Advice is often a messy business, given the occasionally delicate nature of the issues one has to deal with.  And some people aren’t content with just a single problem, they seem to collect them: piling each on top of the other until they are buried underneath like a hoarder falling victim to a teetering stack of dusty National Geographic.

So how to proceed with solving multiple problems, when it seems that most people are incapable of tackling even one successfully?  Well, ask yourself a few simple questions.  Can you walk and chew bubblegum at the same time?  Can you pat your head and rub your stomach in a circle simultaneously?  Can you steer an outboard motor with your foot on the tiller while baiting a hook?  If you answered no to any of these questions then you may rightly have some concerns as to your ability to handle multiple faults within your life.

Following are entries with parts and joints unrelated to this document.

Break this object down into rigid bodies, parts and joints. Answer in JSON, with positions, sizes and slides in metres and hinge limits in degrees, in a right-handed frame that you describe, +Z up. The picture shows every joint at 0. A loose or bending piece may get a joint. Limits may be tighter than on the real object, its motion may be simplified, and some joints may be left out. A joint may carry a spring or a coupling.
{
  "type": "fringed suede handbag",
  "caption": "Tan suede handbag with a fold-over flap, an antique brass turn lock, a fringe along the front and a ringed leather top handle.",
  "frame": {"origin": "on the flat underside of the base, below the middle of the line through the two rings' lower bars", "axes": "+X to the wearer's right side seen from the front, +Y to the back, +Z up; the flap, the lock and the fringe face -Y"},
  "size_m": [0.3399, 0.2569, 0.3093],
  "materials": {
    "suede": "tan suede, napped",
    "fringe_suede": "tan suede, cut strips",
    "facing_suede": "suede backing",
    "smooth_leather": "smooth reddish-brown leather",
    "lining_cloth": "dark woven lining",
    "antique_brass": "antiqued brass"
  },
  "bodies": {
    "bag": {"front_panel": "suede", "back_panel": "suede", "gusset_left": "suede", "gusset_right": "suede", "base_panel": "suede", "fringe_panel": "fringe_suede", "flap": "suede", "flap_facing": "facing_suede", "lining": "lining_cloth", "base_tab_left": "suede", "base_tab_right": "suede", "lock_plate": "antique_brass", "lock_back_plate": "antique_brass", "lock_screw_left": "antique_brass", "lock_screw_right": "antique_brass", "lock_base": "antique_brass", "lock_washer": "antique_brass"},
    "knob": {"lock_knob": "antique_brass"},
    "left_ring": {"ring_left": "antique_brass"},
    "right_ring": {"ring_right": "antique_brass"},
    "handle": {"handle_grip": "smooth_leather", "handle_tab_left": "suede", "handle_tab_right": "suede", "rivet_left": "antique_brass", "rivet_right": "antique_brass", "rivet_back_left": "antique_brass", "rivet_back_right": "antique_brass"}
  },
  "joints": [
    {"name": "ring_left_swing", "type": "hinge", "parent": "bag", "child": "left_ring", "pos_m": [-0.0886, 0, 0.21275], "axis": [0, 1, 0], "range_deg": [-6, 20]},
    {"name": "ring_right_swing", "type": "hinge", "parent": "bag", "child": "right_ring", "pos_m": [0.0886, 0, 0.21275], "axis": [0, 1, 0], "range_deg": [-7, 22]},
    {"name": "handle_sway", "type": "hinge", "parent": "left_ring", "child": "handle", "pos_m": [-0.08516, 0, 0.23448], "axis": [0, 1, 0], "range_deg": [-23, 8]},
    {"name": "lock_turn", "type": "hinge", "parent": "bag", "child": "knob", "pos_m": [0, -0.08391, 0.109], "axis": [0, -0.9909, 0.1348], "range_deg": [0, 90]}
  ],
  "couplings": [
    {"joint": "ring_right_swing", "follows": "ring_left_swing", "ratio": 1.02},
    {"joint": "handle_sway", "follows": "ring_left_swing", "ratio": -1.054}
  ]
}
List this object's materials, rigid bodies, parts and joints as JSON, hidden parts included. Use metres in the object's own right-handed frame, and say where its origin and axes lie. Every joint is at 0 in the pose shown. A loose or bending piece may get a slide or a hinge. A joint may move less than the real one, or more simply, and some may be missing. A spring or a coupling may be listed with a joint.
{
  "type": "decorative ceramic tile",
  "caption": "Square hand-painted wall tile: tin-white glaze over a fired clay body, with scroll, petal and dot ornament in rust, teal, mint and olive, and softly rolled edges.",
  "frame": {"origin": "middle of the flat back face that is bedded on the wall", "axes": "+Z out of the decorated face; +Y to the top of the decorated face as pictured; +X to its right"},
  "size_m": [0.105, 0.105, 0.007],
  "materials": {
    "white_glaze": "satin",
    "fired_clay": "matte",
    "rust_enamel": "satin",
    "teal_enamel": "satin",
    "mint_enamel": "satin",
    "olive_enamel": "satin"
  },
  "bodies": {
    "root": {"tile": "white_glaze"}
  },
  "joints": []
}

Then, what to do?  Curl into a ball?  Give up?  Flee town, change your identify and start over?  If you’re the quitting kind, then perhaps those choices seem tempting.   Or, you could look to my personal example and suck it up, soldier.  You’re in the presence of someone who solves up to five problems each week and you don’t hear me complaining (much).  Get out there and give life hell!

Before I forget, in an unpleasant call-back to my last column, it appears I inadvertently managed to offend a significant number of people from Springfield, thought I’m not entirely sure which Springfield.  Possibly all of them?  If I had mastered any other languages apart from plain English I’d be happy to tell you to kiss my ass in some other way, but this will have to do.

So…Onward!  And kiss my ass!

 


 

The annual heavy garbage pick-up day in my neighbourhood will be very soon.  Without going into a huge amount of detail, I’ll say that I have some very unusual stuff I need to get rid of.  The problem is, I’m not thrilled about the idea of the people who live on my street seeing my junk, staring at it, whispering and judging me behind my back.  I’ve struggled with this for so long now that I’ve abstained from throwing anything out on heavy garbage day for years now, and things are really cramped indoors.  I want my home back, but how do I get all this out of here discreetly?  – OllieOxenFree

Take it from someone who revels in his position as the most feared neighbour the street: stop worry about what they think.  This junk collection you’re so afraid of showing off could be your ticket to infamy; the stuff of local legend.  Children and small animals will scurry behind cover at your approach.  Grown adults will quicken their pace, eyes downcast, silently acknowledging your supremacy.  Door-to-door canvassers will pass your home undisturbed, out of sheer instinct.  Embrace your inner curmudgeon and a tranquil life will be yours.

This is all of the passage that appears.